王凌老师充分肯定倪仁吉的诗歌造诣以至到了激赏的程度。对那首晚年《即景之一》:
露冷池莲晓更愁,折来聊向胆瓶留。
小楼又有霞光入,妆点红衣一段秋。
他这样评论:“这种心境,这种意境,联系倪仁吉的处境,真可谓光照千古,前无古人,后启来者啊!”

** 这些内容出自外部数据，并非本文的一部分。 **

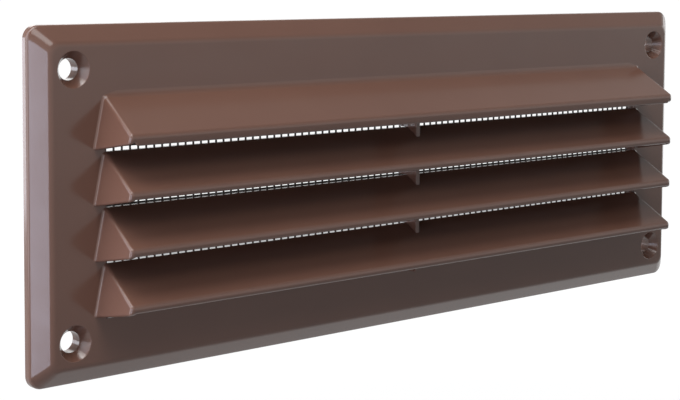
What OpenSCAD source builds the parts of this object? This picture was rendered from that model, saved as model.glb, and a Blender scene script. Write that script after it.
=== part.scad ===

笔者也为之感染。试读倪仁吉诗,从她“险句每从天外得,丹青只向望中收”的诗句,看得出她对艺术苦心孤诣的追求。“苍凉古木挂斜阳”这一句,笔者今天读来,不胜欷歔竟觉得胜过马致远的整首《天净沙》。她写夏天的诗:“我爱夏景佳,不被炎威苦,消寂奏蝉琴,纳凉具蛙鼓。”好一句“消寂奏蝉琴,纳凉具蛙鼓”,其空灵悠远,超脱闲适的境界,使人觉得她的同乡前辈骆宾王的《在狱咏蝉》的“高洁”里总参杂了一些什么其他的东西。陶渊明的“田园诗”相形之下也显得多少有些尴尬。因为在“采菊东篱下,悠然见南山”的背后总是露出“猛志固常在”的尾巴。当我们读惯了传统的“诗言志”“文以载道”的古诗,再来读倪仁吉超凡脱尘的“农事诗”,不能不耳目一新。无怪乎王凌老师认为倪仁吉的诗歌作品是“真善美结合的艺术奇葩”,“这份宝贵的文学遗产,不能再让它湮没无闻了”!